Dynamics of the relativistic electron spin in an electromagnetic field

A relativistic spin operator cannot be uniquely defined within relativistic quantum mechanics. Previously, different proper relativistic spin operators have been proposed, such as spin operators of the Foldy-Wouthuysen and Pryce type, that both commute with the free-particle Dirac Hamiltonian and represent constants of motion. Here we consider the dynamics of a relativistic electron spin in an external electromagnetic field. We use two different Hamiltonians to derive the corresponding spin dynamics. These two are: (a) the Dirac Hamiltonian in the presence of an external field, and (b) the semirelativistic expansion of the same.

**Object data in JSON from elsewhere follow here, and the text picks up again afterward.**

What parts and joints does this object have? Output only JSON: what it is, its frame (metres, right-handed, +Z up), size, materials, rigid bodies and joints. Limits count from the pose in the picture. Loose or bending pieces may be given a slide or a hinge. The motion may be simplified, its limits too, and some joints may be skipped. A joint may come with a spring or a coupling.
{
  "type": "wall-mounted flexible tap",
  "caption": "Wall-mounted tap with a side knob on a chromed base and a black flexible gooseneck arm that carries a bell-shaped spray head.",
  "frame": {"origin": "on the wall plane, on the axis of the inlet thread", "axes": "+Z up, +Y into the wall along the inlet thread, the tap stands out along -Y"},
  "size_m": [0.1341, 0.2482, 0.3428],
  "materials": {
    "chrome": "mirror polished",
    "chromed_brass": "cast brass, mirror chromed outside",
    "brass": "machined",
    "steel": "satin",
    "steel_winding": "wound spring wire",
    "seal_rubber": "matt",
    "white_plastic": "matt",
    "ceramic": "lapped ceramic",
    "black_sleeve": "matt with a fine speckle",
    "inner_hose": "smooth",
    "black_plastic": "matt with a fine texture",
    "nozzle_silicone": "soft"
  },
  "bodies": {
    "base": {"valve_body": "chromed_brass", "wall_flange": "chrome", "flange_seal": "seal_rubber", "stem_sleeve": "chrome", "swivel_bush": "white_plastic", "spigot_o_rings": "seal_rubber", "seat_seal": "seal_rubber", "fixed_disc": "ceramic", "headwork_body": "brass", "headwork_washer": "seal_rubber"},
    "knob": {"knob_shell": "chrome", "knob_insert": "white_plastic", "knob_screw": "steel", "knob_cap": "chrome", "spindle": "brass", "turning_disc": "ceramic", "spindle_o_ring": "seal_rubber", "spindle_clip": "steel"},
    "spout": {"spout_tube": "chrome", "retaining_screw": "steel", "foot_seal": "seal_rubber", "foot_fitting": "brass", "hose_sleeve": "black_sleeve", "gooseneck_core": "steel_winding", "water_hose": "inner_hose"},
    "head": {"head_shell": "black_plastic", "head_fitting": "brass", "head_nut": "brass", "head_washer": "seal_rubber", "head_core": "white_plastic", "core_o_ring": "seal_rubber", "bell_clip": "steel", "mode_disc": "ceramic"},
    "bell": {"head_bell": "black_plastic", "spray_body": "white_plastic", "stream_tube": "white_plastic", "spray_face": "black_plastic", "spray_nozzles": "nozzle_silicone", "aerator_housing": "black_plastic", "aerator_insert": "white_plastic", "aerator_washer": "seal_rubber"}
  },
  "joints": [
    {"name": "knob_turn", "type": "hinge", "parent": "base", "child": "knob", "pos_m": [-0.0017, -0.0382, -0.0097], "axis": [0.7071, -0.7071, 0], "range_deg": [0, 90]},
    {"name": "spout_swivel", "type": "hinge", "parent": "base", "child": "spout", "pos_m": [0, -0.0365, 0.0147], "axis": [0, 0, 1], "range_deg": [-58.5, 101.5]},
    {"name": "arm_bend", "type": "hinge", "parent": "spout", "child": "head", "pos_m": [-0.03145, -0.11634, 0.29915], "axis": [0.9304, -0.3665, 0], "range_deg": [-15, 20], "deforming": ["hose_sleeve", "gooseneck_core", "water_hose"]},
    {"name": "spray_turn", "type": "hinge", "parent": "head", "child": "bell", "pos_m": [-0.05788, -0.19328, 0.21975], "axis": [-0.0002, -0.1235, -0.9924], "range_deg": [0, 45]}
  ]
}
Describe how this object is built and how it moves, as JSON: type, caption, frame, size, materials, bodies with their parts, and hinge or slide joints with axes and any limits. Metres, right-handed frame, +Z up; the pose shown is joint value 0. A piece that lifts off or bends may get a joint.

Considering the Foldy-Wouthuysen and Pryce spin operators we show that these lead to different spin dynamics in an external electromagnetic field, which offers possibilities to distinguish their action. We find that the dynamics of both spin operators involve spin-dependent and spin-independent terms, however, the Foldy-Wouthuysen spin dynamics additionally accounts for the relativistic particle-antiparticle coupling. We conclude that the Pryce spin operator provides a suitable description of the relativistic spin dynamics in a weak-to-intermediate external field, whereas the Foldy-Wouthuysen spin operator is more suitable in the strong field regime.